Penso que, nesse plano, o autor tem razão. Se as instituições políticas e a representação foram limitadas por exclusões legais, pela negação da humanidade dos escravos, pela fraude, pela subserviência ante os poderosos em certas regiões do país, elas não representaram um simples "verniz", simulacro de liberalismo, como tantos insistem em afirmar. Aí está o exemplo de um processo que desembocou positivamente numa democracia de massas, com muitas imperfeições, por certo, mas passível de ser reformada, desde que, aí sim, as elites políticas tenham disposição para tanto.
Levar em conta o processo histórico nos permite descartar a contínua "invenção da roda" e dimensionar tanto o que se construiu quanto os entraves legados pelo passado. E nos permite considerar também as limitações do presente, advindas, para o bem ou para o mal, principalmente, de um mundo estreitamente relacionado.
As limitações do passado e do presente não são barreira intransponível desde que saibamos buscar transformações ao mesmo tempo ousadas e graduais. Há um razoável consenso em torno dos objetivos dessas transformações: reduzir a desigualdade social, ou pelo menos a pobreza, expandir a educação e melhorar sua qualidade, controlar a violência, aperfeiçoar as instituições, diminuir o nepotismo e a corrupção na simbiose da vida pública e dos negócios privados.

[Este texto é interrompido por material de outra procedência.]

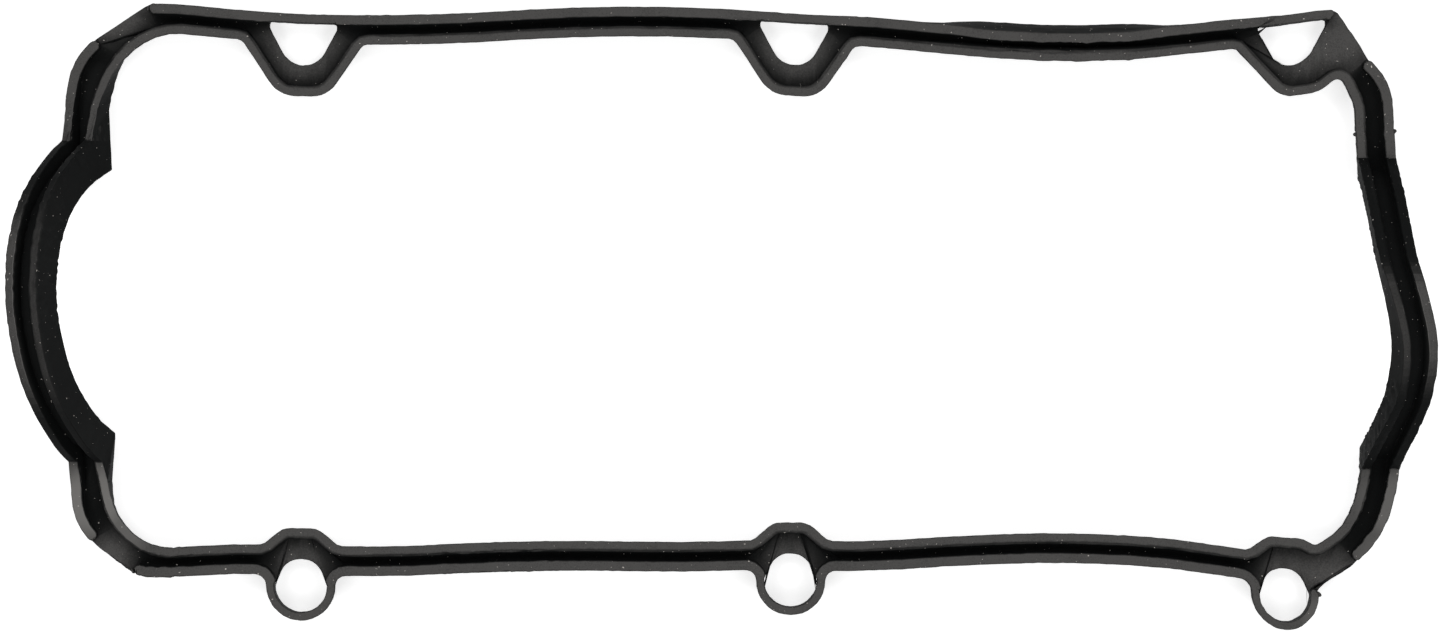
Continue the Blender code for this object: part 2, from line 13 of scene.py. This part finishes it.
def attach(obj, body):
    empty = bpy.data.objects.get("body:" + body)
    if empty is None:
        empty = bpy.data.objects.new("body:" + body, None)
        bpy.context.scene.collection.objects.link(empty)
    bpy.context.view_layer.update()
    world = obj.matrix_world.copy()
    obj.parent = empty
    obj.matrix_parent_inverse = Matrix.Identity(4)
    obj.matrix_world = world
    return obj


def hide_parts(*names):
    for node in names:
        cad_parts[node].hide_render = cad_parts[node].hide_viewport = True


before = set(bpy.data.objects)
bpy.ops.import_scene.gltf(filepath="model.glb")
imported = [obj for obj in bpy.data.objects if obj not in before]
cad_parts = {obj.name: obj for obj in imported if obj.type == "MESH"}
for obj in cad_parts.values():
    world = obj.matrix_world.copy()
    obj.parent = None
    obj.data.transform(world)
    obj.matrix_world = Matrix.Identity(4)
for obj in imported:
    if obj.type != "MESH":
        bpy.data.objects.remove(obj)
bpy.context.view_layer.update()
bpy.ops.object.select_all(action="DESELECT")
print("frame loaded")

# The photograph: 1445 by 634 pixels, taken from straight above. At the tops of the rails one
# pixel is 0.289 mm, and its middle lies at aim on the gasket.
photo = {
    "aim": (0.00026, -0.00007),
    "pixelsWide": 1445,
    "pixelsHigh": 634,
    "pixelSize": 0.000289,
    "railTop": 0.0080,
    "distance": 2.0,
    "nearest": 0.01,
    "farthest": 50.0,
}


def atPixel(px, py, height=photo["railTop"]):
    # Where a pixel of the photograph lies, at a height above the table
    reach = (photo["distance"] + photo["railTop"] - height) / photo["distance"]
    x = photo["aim"][0] + (px - photo["pixelsWide"] / 2) * photo["pixelSize"] * reach
    y = photo["aim"][1] + (photo["pixelsHigh"] / 2 - py) * photo["pixelSize"] * reach
    return Vector((x, y, height))


# Tools

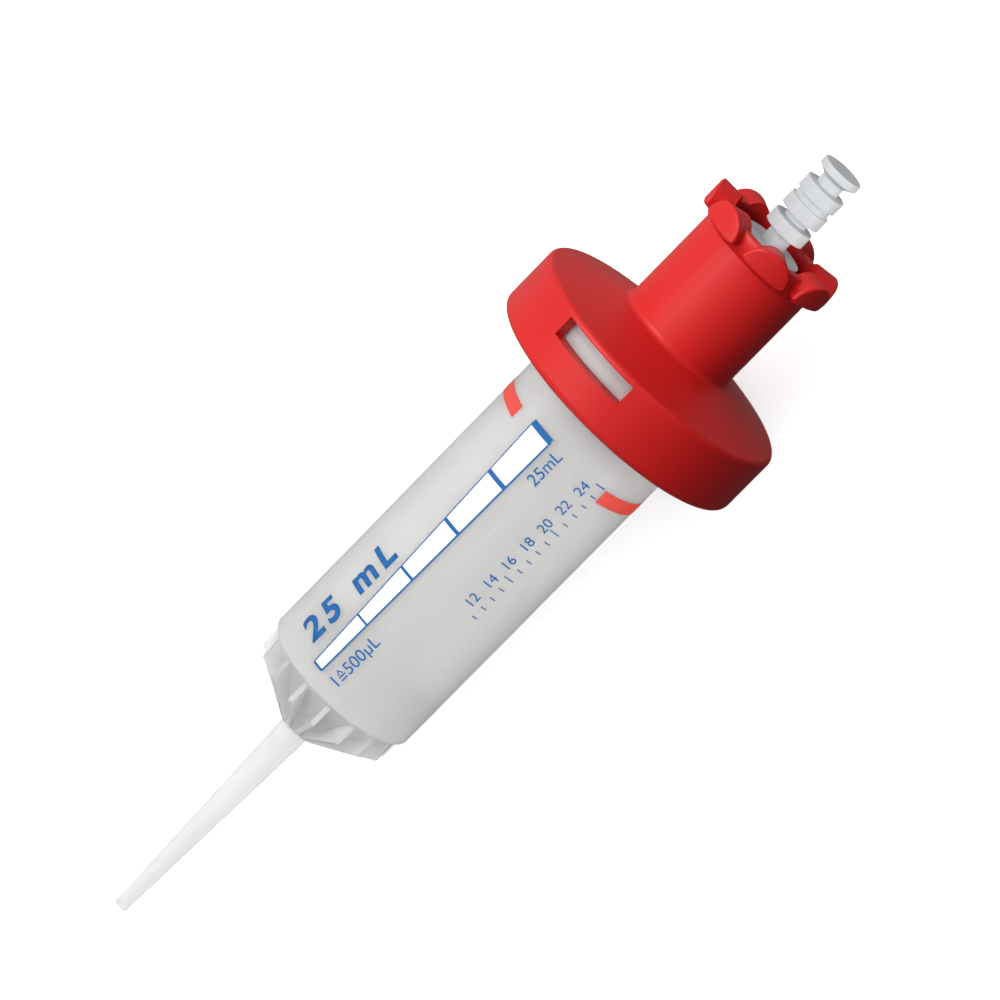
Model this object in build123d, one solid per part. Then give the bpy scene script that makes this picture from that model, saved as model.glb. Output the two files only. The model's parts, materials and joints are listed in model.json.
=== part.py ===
from build123d import *
import math
import os

# Repeating pipette tip for 25 ml, with the adapter that fits it to a hand dispenser.
# Lengths are in millimetres. Each piece is drawn on its own axis, with the nozzle's end
# at height 0, the coupling head up, and the printed side towards +X. The finished
# pieces are then laid down together as the tip comes to rest on a table.

# Measuring cylinder
nominal_volume = 25000.0
bore_diameter = 25.0
barrel_diameter = 27.0
barrel_length = 71.8
foot_chamfer = 0.7
mouth_chamfer = 0.6

# Cone below the cylinder, and its fins
cone_height = 10.1
cone_foot_diameter = 25.0
cone_wall = 1.2
fin_count = 16
fin_thickness = 0.8
fin_diameter = 25.4
fin_straight = 3.8
fin_end_diameter = 7.2
fin_end_drop = 0.8
fin_first_angle = 6.0

# Nozzle
nozzle_length = 41.2
nozzle_root_diameter = 5.1
nozzle_tip_diameter = 2.25
nozzle_root_fillet = 0.8
tip_chamfer = 0.15
orifice_diameter = 1.1
orifice_length = 3.0
channel_root_diameter = 2.7

# Flange at the head of the barrel
flange_diameter = 41.0
flange_edge = 3.5
flange_plate = 2.0
flange_rim_wall = 1.9
flange_root_chamfer = 1.0

# Adapter skirt and shoulder
skirt_wall = 2.1
skirt_height = 10.5
skirt_foot_fillet = 1.2
skirt_top_fillet = 0.9
skirt_inner_chamfer = 0.5
flange_clearance = 0.3
rim_cover = 0.9
shoulder_rise = 3.7
shoulder_wall = 1.8
seat_width = 3.3
snap_clearance = 0.1
snap_reach = 0.7
snap_height = 1.4
window_angle = 37.3
window_first_angle = -18.0
window_count = 2

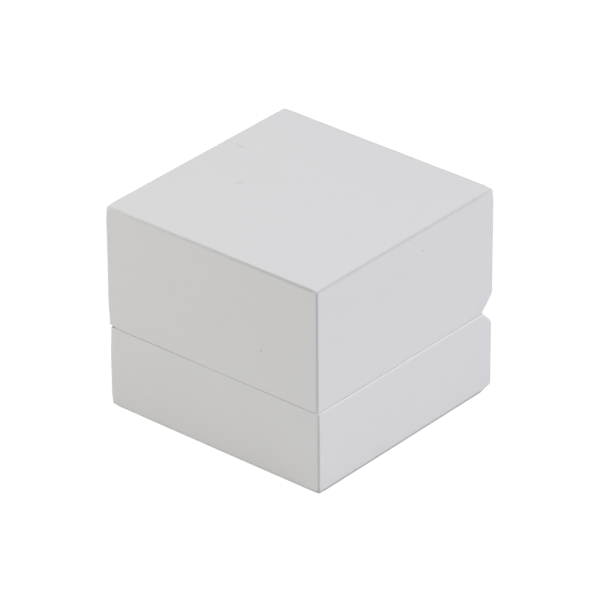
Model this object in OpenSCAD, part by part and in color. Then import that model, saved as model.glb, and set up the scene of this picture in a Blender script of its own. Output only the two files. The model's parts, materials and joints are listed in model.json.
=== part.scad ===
// Hinged ring box: a fibreboard shell wrapped in leatherette, with a steel snap
// hinge let into the rear walls, suede linings, a slotted velvet ring cushion in
// the base and a satin pad under the lid's roof.
// Origin: middle of the underside. X runs along the hinge, -Y is the front, Z is up.

/* [Outside] */
// Width of the box, along the hinge
box_w = 60; // [50:1:90]
// Depth of the lid, from front to rear
box_d = 60; // [50:1:90]
// Height of the closed box
box_h = 50; // [42:1:75]
// Height of the parting line above the table
parting_h = 20.2; // [17:0.1:26]

/* [Shell] */
// Thickness of the leatherette, with its backing paper
wrap_t = 0.5; // [0.4:0.1:0.7]
// Thickness of the front and side boards
wall_t = 3.5; // [2.5:0.5:5]
// Thickness of the base's bottom board
floor_t = 2.5; // [2:0.5:4]
// Thickness of the lid's top board
roof_t = 3; // [2:0.5:4]
// Gap between the two rims when the box is closed
rim_gap = 0.1; // [0.1:0.05:0.4]
// Length of the lid's 45 degree bevel, which makes the notch at the rear with the base's
rear_bevel = 3.5; // [3:0.1:4.2]
// How far the base stops short of the lid at the rear
rear_step = 0.6; // [0.4:0.1:0.8]
// How far the base's bevel stays from the lid's bevel when the box is open
bevel_gap = 0.1; // [0.1:0.05:0.4]
// How far the base sits to the right of the lid
side_step = 0.3; // [0:0.1:0.6]
// Radius of the outer edges
edge_r = 0.6; // [0.6:0.1:1.3]
// Size of the round on the rims
rim_r = 0.4; // [0.2:0.1:0.5]
// Length of the relief under the base's rear edge
heel_len = 4; // [3:0.5:5]
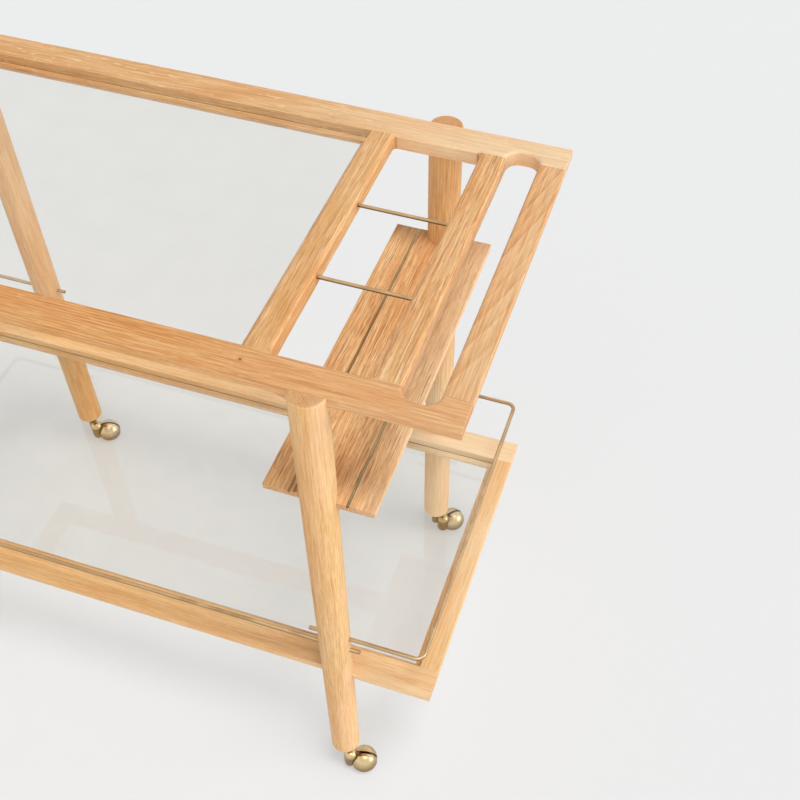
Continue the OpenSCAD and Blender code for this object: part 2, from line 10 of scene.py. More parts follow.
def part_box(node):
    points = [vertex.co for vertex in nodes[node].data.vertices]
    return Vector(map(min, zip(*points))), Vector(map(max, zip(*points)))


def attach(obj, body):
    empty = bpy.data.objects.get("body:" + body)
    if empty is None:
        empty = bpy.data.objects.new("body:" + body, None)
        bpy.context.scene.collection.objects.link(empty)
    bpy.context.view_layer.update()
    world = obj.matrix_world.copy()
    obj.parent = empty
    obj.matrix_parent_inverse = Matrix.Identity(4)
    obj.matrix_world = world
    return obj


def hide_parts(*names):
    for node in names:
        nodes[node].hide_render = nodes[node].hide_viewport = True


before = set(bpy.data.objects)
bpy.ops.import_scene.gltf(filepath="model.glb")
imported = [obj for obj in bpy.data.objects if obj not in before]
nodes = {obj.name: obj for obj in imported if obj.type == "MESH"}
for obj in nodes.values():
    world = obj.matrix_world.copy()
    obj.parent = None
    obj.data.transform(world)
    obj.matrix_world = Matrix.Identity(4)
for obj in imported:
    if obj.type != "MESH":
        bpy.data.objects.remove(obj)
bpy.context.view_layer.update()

Apesar do consenso nos enunciados, nem por isso o caminho a ser trilhado é fácil, constituindo tarefa de várias gerações. Se governos e setores organizados da sociedade conseguirem percorrê-lo, com rumos programáticos transparentes, com seriedade e continuidade, estaremos progredindo verdadeiramente e estaremos melhor preparados para enfrentar as vicissitudes da vida social, que sempre existirão.